Oh, that’s right: we’re here to lose ourselves, then find ourselves again.
But my cynicism is only skin deep, and the Hill Country of Sri Lanka is, in fact, a place whose riches are differently dispersed, and perhaps just that little bit harder to discover in the damp mist of a building monsoon.
So Ella was our first stop in the hills, the point where we picked up the train to wend out west, eventually to Colombo, to finish our journey.
It’s a bit like Byron in the ’70s, which is to say a bit rough around the edges but not without its charm.
We found only one memorable restaurant, a place where the local food was as good if not better than anything we ate in all our Sri Lankan travels. The only problem with Matey’s Hut is that there are just three dodgy sawcut tables suspended in a tree-house, and the place is hugely popular with young people of the kind who try to bargain down the price of a third class train ticket.

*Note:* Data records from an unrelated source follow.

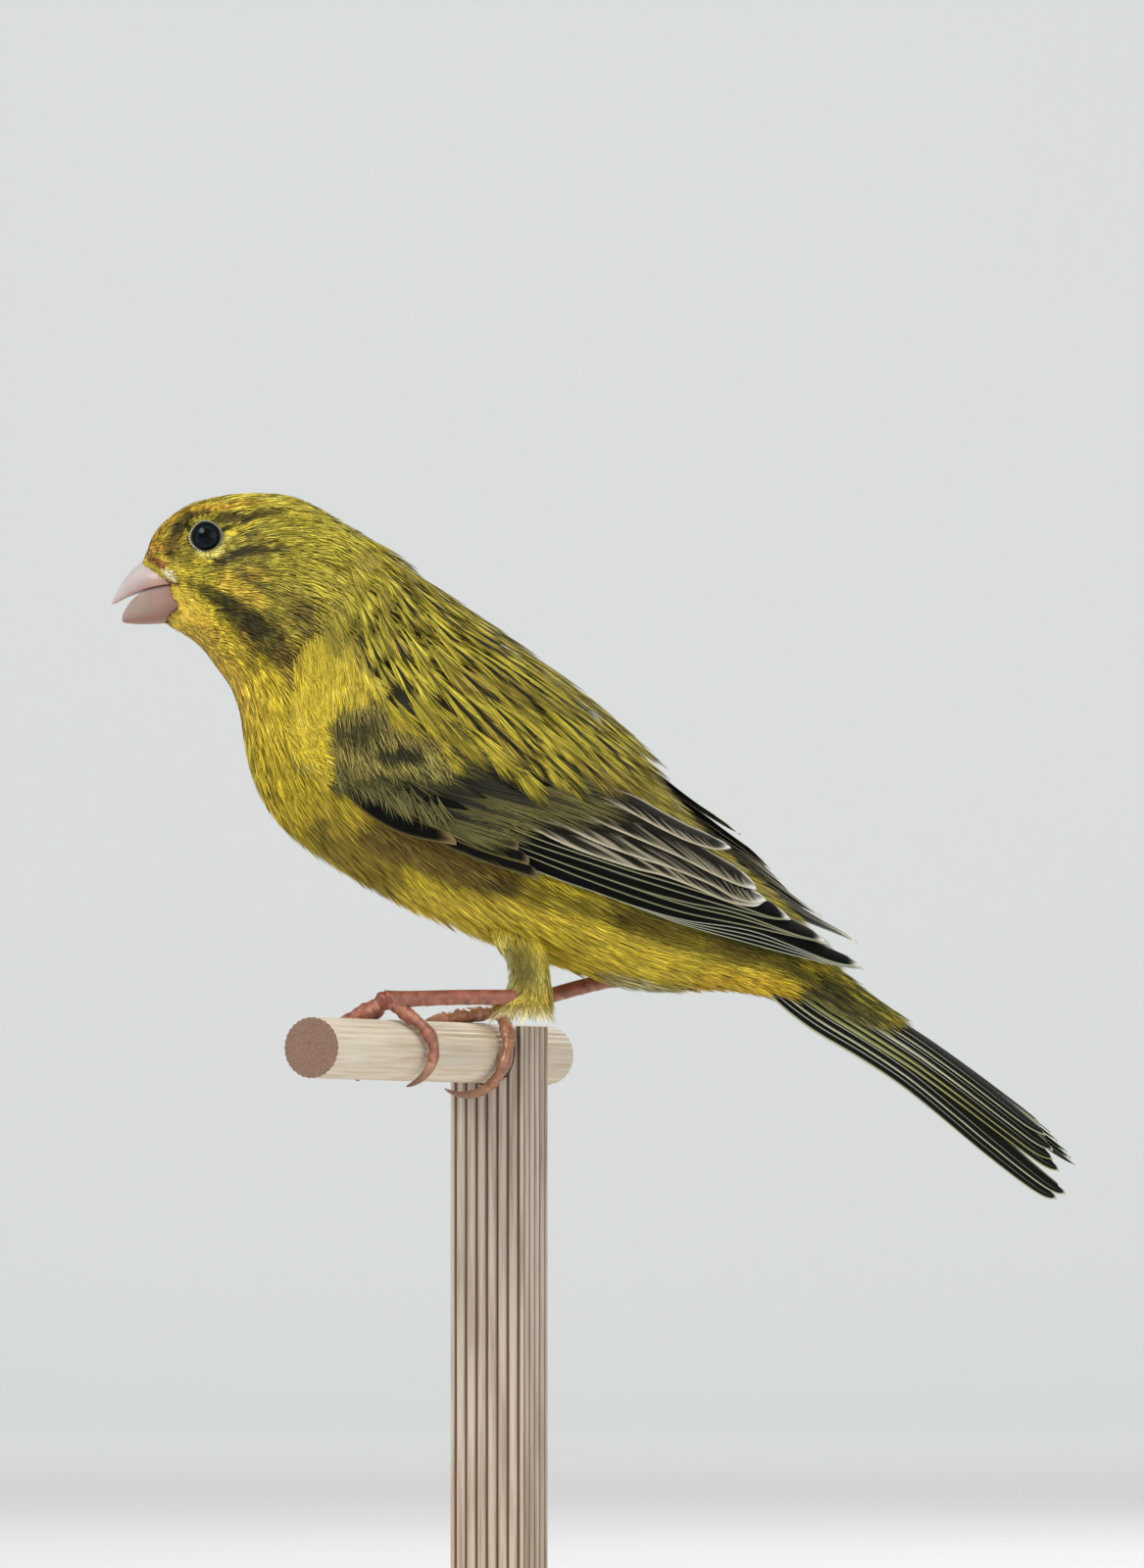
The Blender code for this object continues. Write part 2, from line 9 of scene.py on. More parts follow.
import bpy
import numpy as np
from bpy.props import FloatProperty, FloatVectorProperty, IntProperty, PointerProperty
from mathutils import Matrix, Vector


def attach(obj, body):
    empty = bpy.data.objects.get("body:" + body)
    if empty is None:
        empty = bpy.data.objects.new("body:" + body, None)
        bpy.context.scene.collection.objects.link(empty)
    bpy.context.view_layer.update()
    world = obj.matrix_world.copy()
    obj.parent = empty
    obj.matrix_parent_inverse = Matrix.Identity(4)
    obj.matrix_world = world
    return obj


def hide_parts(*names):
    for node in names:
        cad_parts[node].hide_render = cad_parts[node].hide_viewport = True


bl_info = {
    "name": "Perched canary",
    "version": (1, 0, 0),
    "blender": (4, 5, 0),
    "location": "3D View > Sidebar > Canary",
    "description": "Builds the plumage, eyes, bill, feet and wood of a perched canary",
    "category": "Add Mesh",
}

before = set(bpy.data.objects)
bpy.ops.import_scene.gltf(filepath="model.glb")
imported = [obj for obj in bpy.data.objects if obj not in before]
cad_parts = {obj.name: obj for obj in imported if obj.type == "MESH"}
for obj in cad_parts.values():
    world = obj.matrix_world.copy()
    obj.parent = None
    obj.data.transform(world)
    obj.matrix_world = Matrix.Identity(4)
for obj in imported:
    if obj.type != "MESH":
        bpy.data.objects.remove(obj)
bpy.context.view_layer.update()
MM = 0.001

# ---------------- proportions, in mm

# The straight line through the body that wings and tail are laid out along.
AXIS_START = np.array([-33.0, 0.0, 127.3])
SLOPE = math.radians(33.0)
ALONG = np.array([math.cos(SLOPE), 0.0, -math.sin(SLOPE)])
DORSAL = np.array([math.sin(SLOPE), 0.0, math.cos(SLOPE)])
LEFT = np.array([0.0, -1.0, 0.0])
TRUNK_ROLL, TRUNK_ROLL_SPAN = math.radians(16.0), (-12.0, 14.0)
TAIL_ROLL, TAIL_ROLL_SPAN = math.radians(4.0), (60.0, 95.0)

# Body stations from bill to tail: back x, back z, belly x, belly z, half width, coat depth.
BODY = (
    (-56.3, 141.3, -53.4, 133.2, 3.4, 0.35),
    (-55.3, 144.4, -51.6, 131.9, 5.6, 0.6),
    (-52.9, 147.0, -49.3, 130.2, 7.4, 0.8),
    (-49.2, 148.9, -47.2, 127.5, 8.7, 0.9),
    (-43.9, 149.8, -45.4, 124.7, 9.7, 1.1),
    (-37.5, 149.4, -44.4, 121.5, 10.3, 1.4),
    (-31.4, 146.4, -44.0, 118.1, 11.2, 1.7),
    (-24.6, 141.9, -43.2, 114.0, 12.7, 2.0),
    (-17.3, 136.2, -41.1, 109.3, 14.4, 2.3),
    (-9.9, 131.0, -36.7, 104.8, 15.6, 2.4),
    (-3.1, 125.7, -28.9, 99.8, 16.1, 2.4),
    (3.0, 119.9, -19.6, 95.2, 15.9, 2.4),
    (9.2, 112.9, -9.3, 91.4, 14.8, 2.3),
    (15.9, 105.5, 1.8, 88.7, 12.2, 2.1),
    (22.7, 99.5, 11.6, 87.7, 9.0, 1.8),
    (28.4, 94.0, 19.6, 86.9, 5.8, 1.4),
    (33.2, 89.2, 26.2, 84.9, 3.4, 1.1),
    (36.0, 86.0, 31.0, 82.6, 2.4, 0.8),
)

# The smooth form of back and folded wings: distance along the axis, then the section's
# centre height, upward radius and sideways radius.
FOLD = (
    (-8.0, 2.7, 14.2, 10.9),
    (-4.0, 0.9, 16.0, 11.9),
    (0.0, -0.3, 17.1, 13.4),
    (4.0, -1.4, 17.8, 15.9),
    (10.0, -2.0, 18.0, 17.7),
    (20.0, -2.8, 18.4, 18.5),
    (30.0, -3.0, 17.7, 18.4),
    (40.0, -2.8, 15.9, 17.1),
    (50.0, -2.3, 13.9, 15.1),
    (56.0, -1.7, 12.4, 13.7),
    (60.0, -1.2, 10.9, 12.8),
    (66.0, -0.6, 9.3, 11.8),
    (71.0, -0.2, 8.9, 11.1),
    (75.5, 0.1, 8.7, 10.4),
)

# Tail: distance along the axis, height of the ridge, half width, drop of the sides.
TAIL = (
    (58.0, 2.8, 7.2, 3.0),
    (66.0, 2.5, 6.0, 4.9),
    (74.0, 2.3, 5.1, 5.4),
    (82.0, 2.3, 5.2, 5.0),
    (90.0, 2.2, 5.8, 4.5),
    (102.0, 1.4, 6.5, 4.3),
    (113.0, 0.2, 7.1, 3.5),
)

EYE = np.array([-48.4, 5.35, 143.75])  # the right eye; the left one mirrors it
EYE_RADIUS = 2.6
EYE_OPENING = 1.58

DOWEL_RADIUS = 3.78
DOWEL_TURN = math.radians(27.4)
DOWEL_AT_POST = np.array([-11.9, 13.3, 79.5])
DOWEL_DIR = np.array([math.sin(DOWEL_TURN), math.cos(DOWEL_TURN), 0.0])
DOWEL_REAR = np.array([math.cos(DOWEL_TURN), -math.sin(DOWEL_TURN), 0.0])
UP = np.array([0.0, 0.0, 1.0])

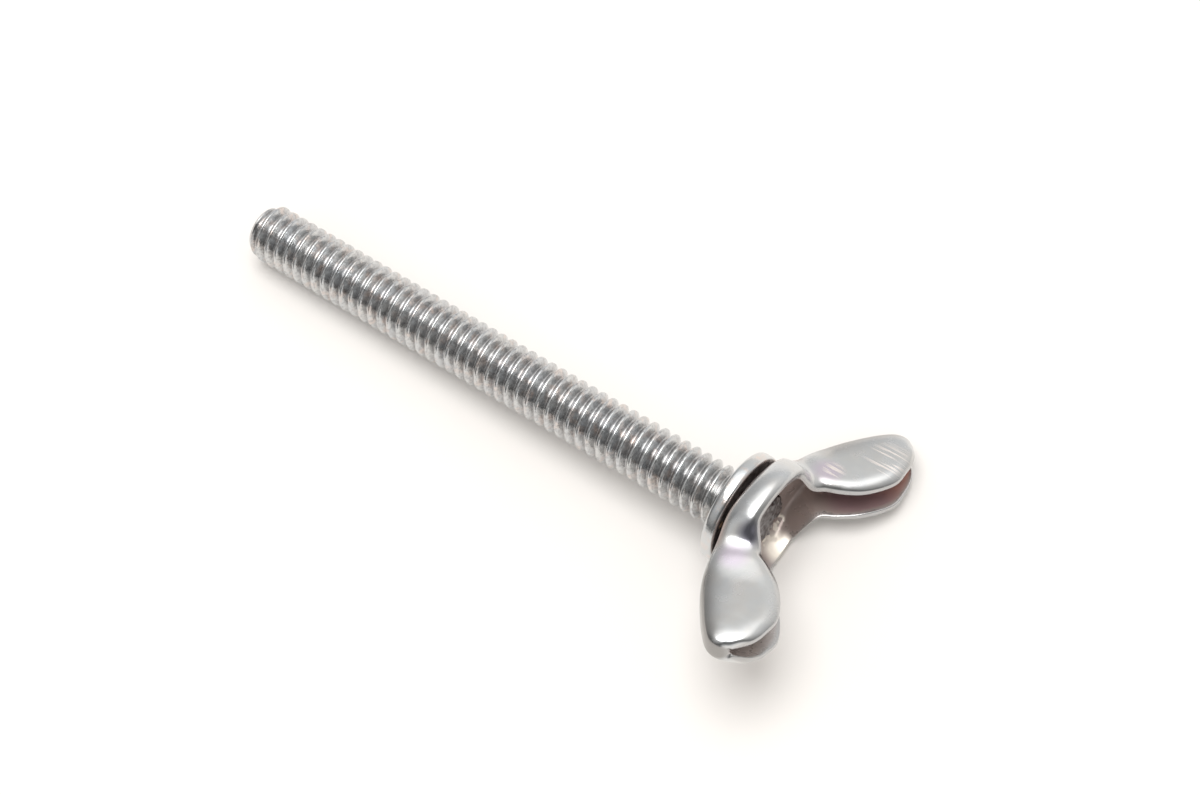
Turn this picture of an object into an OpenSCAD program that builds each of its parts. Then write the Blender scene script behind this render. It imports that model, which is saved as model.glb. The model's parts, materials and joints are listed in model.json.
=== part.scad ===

But when we did beat the crowd and got settled in a corner, the meal was sensational, the highlight being a mango curry.
Matey and his family were delightful hosts, although when I pulled a chilled bottle of Chilean chardonnay out of my backpack and asked for an ice bucket, they gave me the who farted look.
I promptly withdrew the bottle and we drank fresh lime with soda instead.
Oh, and about the tea plantation tours, which are rife up here.
Tea, sure. After I’ve already had three cups of coffee I’ll give it a go, but do I really need to don a face mask and booties to learn the mysteries of tea leaf production.
Apparently they pick it, dry it, crush it and package it. Who knew?
All of Ella was a construction site, including our humble hotel, where we had to clamber around the workmen’s ladder to get to our room, and where the hammering and drilling was ceaseless from dawn to dusk.
But after a dramatically beautiful ridge-top train ride, we discovered that Nuwara Eliya, or “Little Britain”, was just the same. It seems that since the end of 30 years of civil war, Sri Lanka has awoken to its own tourism possibilities, and maybe just overcooked the goose a little, like so much of the Third World before them.
We stayed in the Glendower Hotel at the cheap end of Grand Hotel Drive, the Brit-strip that runs along the edge of the golf course.
In the late afternoon we checked on what we might have been missing, first at the Grand, a truly superb example of planter kitsch, and then at the exclusive Hill Club, where a man called Benedict, dressed in a maroon topcoat, first tried to throw me out, then tried to rent me a tux so I could get in for dinner.
Another majestic train ride brings us to the royal seat of Kandy, a truly beautiful small city, built around the edges of a man-made lake. We checked into the city’s landmark Queens Hotel, on the edge of the lake and just a couple of hundred metres from the Temple of The Tooth, where the only known relic of the Buddha resides.
Our first morning in Kandy we strolled around the lake before breakfast, finishing the walk at the British Garrison Cemetery, just up a steep hill from the cultural centre. It was still early and the gate was locked, but soon enough Assistant Caretaker Harsha Kumara Herath came running up the hill to let us in.
He was a smart, talkative young man who explained the colonial gravesites to us while breaking away to whippersnip the weeds.
After standing on the grave of John Spottiswood Robertson, the last European to be trampled to death by a wild elephant in Ceylon, and telling us the history, Harsha invited us to view the cemetery museum.
Inside the small room he pointed to a photo of HRH Prince Charles at the cemetery, with him in the foreground.
“I shook the hand of Prince Charles,” he said proudly. “But he has very big ears.”
I shook the hand of the man who had shaken the hand of the Prince of Wales, explained about the degrees of separation, exchanged emails and promised to keep in touch.
There is much to love about the people and culture of Sri Lanka, and for me the Assistant Caretaker of the British Garrison Cemetery summarised it all.